EP375: Medicare Advantage Plans in the Hot Seat, With Betsy Seals, CEO and Cofounder of Rebellis Group

Episode 375 Published 3 years, 9 months ago
Description

Medicare Advantage (MA), otherwise known as the "money machine," is often the most profitable parts of many payers' business lines. Medicare Advantage plans can make a lot of cash if they are good at what they do. Look at any of these large, consolidated carriers' financial statements to get the magnitude of that statement.

Also, in 2022, Medicare Advantage plans have enrolled 28 million participants between them, which represents 45% of all Medicare beneficiaries. This marks a three-point improvement in penetration over 2021 and a total program enrollment growth of 9%.

All of this is not a secret.

So, what's happening right now is that this administration is looking carefully at Medicare Advantage plans and what they have been up to. We have had an amping up of government oversight, including regulatory actions and program audits.

In this healthcare podcast, I am speaking with Betsy Seals, who is CEO and cofounder of Rebellis Group, which is a managed care consulting firm working with Medicare Advantage plans.

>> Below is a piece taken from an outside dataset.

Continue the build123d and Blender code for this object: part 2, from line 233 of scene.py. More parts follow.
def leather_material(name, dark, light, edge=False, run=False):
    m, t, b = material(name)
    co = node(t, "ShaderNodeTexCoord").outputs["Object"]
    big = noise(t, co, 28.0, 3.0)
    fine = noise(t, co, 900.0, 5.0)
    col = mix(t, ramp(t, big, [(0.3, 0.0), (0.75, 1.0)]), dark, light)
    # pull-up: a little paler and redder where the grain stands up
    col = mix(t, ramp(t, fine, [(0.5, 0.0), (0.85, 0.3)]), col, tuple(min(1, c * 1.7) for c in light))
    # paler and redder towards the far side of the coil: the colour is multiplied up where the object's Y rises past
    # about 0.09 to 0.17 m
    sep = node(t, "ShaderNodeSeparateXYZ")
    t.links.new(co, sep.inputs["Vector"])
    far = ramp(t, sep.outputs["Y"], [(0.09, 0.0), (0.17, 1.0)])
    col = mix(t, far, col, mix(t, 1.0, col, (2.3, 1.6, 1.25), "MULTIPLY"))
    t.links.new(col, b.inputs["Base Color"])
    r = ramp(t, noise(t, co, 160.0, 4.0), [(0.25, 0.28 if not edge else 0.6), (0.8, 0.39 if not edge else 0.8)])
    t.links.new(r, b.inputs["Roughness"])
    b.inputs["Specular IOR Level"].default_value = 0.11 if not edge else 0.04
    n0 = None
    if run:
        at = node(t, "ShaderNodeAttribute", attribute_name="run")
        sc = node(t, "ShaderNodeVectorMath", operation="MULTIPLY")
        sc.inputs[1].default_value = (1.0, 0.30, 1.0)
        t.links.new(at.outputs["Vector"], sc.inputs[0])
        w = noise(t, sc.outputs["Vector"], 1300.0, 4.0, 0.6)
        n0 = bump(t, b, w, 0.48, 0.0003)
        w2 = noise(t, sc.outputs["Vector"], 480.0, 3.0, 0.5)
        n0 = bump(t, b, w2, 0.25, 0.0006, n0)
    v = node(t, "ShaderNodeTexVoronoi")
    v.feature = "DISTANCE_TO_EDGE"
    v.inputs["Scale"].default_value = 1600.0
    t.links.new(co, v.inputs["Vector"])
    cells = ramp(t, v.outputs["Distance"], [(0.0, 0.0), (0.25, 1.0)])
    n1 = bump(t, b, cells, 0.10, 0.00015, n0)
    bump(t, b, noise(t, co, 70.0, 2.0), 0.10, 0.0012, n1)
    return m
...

Betsy says (and this is what we talk about in the interview) that there's three main areas that the government is currently scrutinizing:

  1. Sales and marketing. There have been these third parties, it seems, these field marketing organizations who were hired to do marketing and sales for some of the Medicare Advantage plans. And because they were third parties, it seems that many of them felt themselves to be excluded from CMS (Centers for Medicare & Medicaid Services) regulations and able to basically mislead prospective members with sales pitches that were highly suspect. Betsy gives some examples of these, and when you hear them, you will see why CMS is cracking down.
  2. Recouping improper payments is another area that CMS is all over. Interestingly, as Betsy Seals says in this interview, this might be one area where the government is actually ahead of private sector plans from a technology and analytic standpoint.

CMS seems to have better analytics capabilities and is better at detecting fraud schemes and improper payments than the plans themselves. These plans are not sophisticated enough to notice stuff that CMS detects when it gets ahold of the plan data.

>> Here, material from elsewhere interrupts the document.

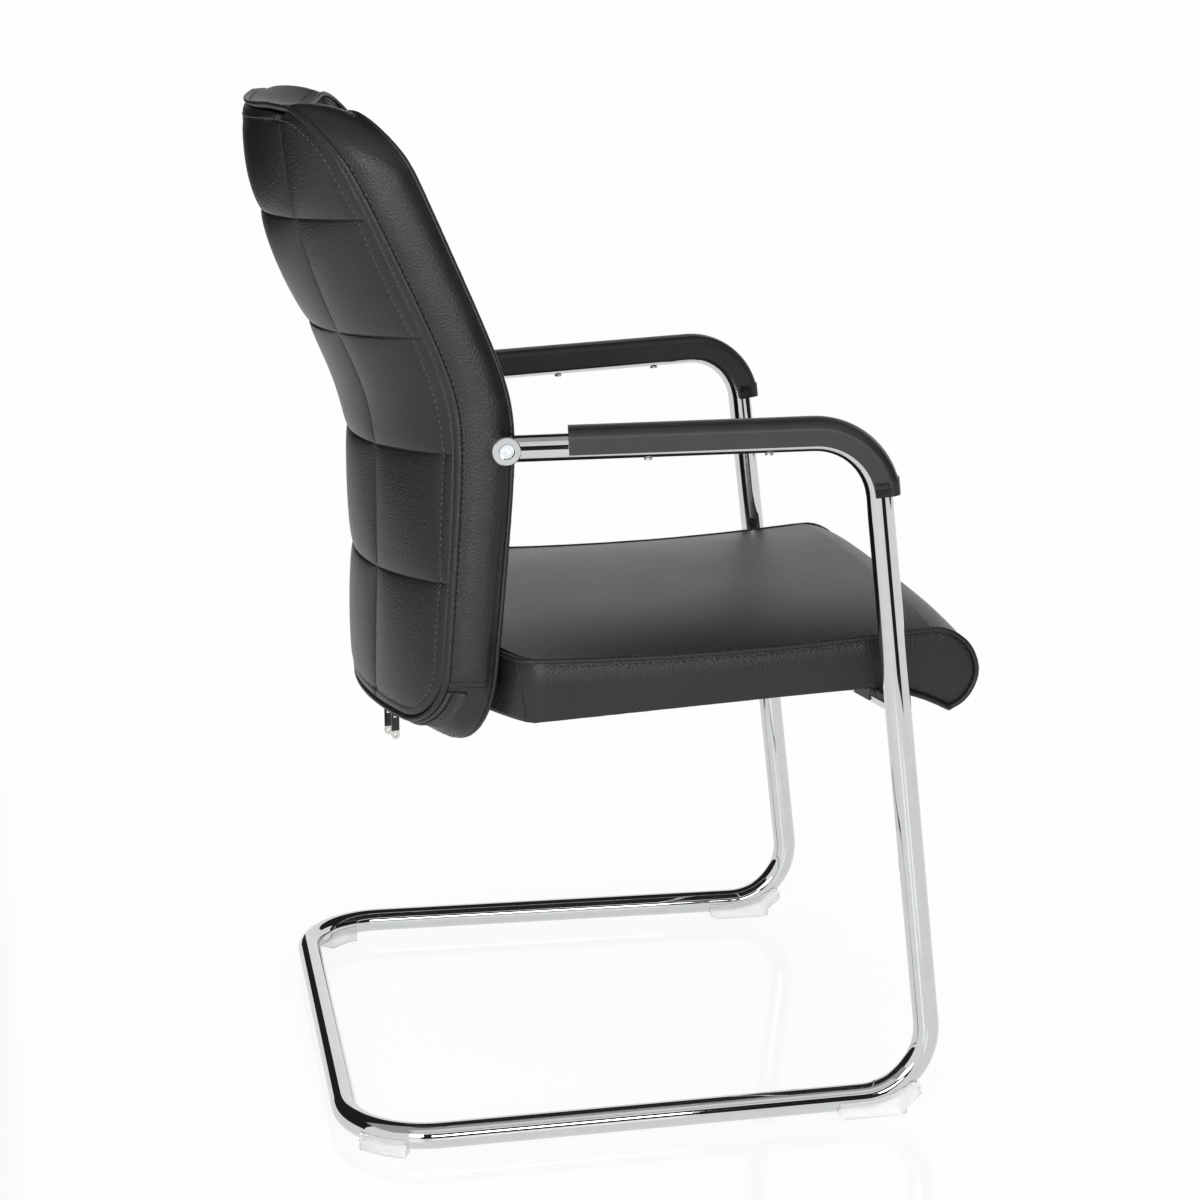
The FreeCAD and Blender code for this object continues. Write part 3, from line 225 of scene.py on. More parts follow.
zinc_plate = grained_finish(
    "bright_zinc_plated_steel",
    shades=("#c6c9cb", "#dadcde"),
    patch_mm=9,
    gloss=(0.2, 0.34),
    grain_mm=0.7,
    depth_mm=0.02,
    Metallic=1.0,
)
powder_coat = grained_finish(
    "black_powder_coat_on_steel",
    shades=("#161617", "#202021"),
    patch_mm=30,
    gloss=(0.42, 0.55),
    grain_mm=1.4,
    depth_mm=0.05,
)

# %% [markdown]
# ### Plastics, plywood and cloth
#
# The arm pads are black self-skinned polyurethane foam: a satin skin with a fine even pore. The
# glides are clear moulded nylon, of which a white floor leaves little more than faint edges. The
# hidden boards are birch plywood, the cloth under the seat is spunbonded polypropylene, dotted
# where the rollers welded its fibres, and the zip runs in a woven polyester tape.

# %% Plastics, plywood and cloth finishes
pad_skin = grained_finish(
    "self_skinned_polyurethane_foam",
    shades=("#19191b", "#212123"),
    patch_mm=45,
    gloss=(0.36, 0.46),
    grain_mm=1.2,
    depth_mm=0.05,
)
clear_nylon = grained_finish(
    "clear_moulded_nylon",
    shades=("#f6f7f6", "#fdfdfd"),
    patch_mm=20,
    gloss=(0.2, 0.3),
    grain_mm=2.5,
    depth_mm=0.03,
    Transmission_Weight=0.7,
    IOR=1.2,
)
spunbond = grained_finish(
    "spunbonded_polypropylene_cloth",
    shades=("#171718", "#222224"),
    patch_mm=8,
    gloss=(0.8, 0.95),
    grain_mm=1.5,
    depth_mm=0.2,
    cells=True,
)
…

But as unusual as this situation is where the government is ahead of the business sector, I can't say I'm shocked. We have had one guest on this show after another talking about just how far in the past some of these health plans are lagging. Dan O'Neill probably said it most eloquently and notably (EP359).

But I digress.

So, recouping improper payments has the eye of CMS. This means two things largely. It means finding "outlier" codes that some MA plan paid for but which are clearly errors and should not have been paid.

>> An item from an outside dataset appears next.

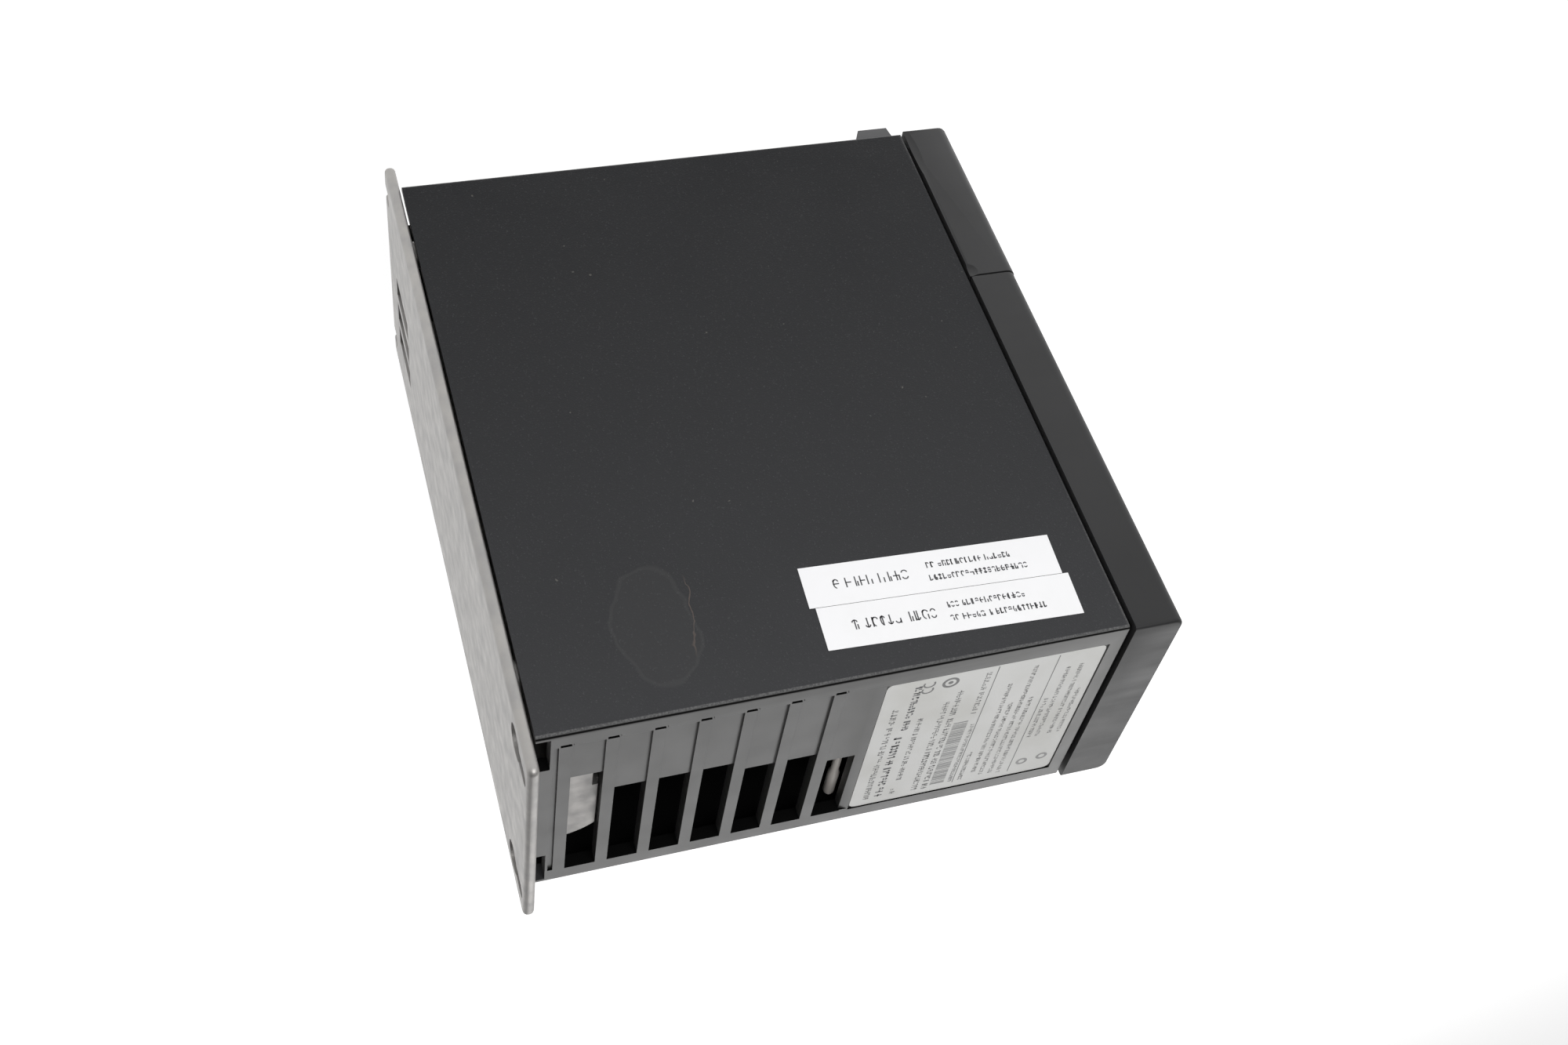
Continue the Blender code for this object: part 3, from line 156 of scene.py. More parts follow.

Another improper payment is when plans themselves do a little fancy upcoding so that they make more money than they should in their risk-adjustment payments. This has gotten some major attention lately. Let me quote from an OIG (Office of Inspector General) report:

"Our findings raise concerns about the extent to which certain MA companies may have inappropriately leveraged both chart reviews and HRAs [health risk assessments] to maximize risk-adjusted payments. We found that 20 of the 162 MA companies drove a disproportionate share of the $9.2 billion in payments from diagnoses that were reported only on chart reviews and HRAs, and on no other service records."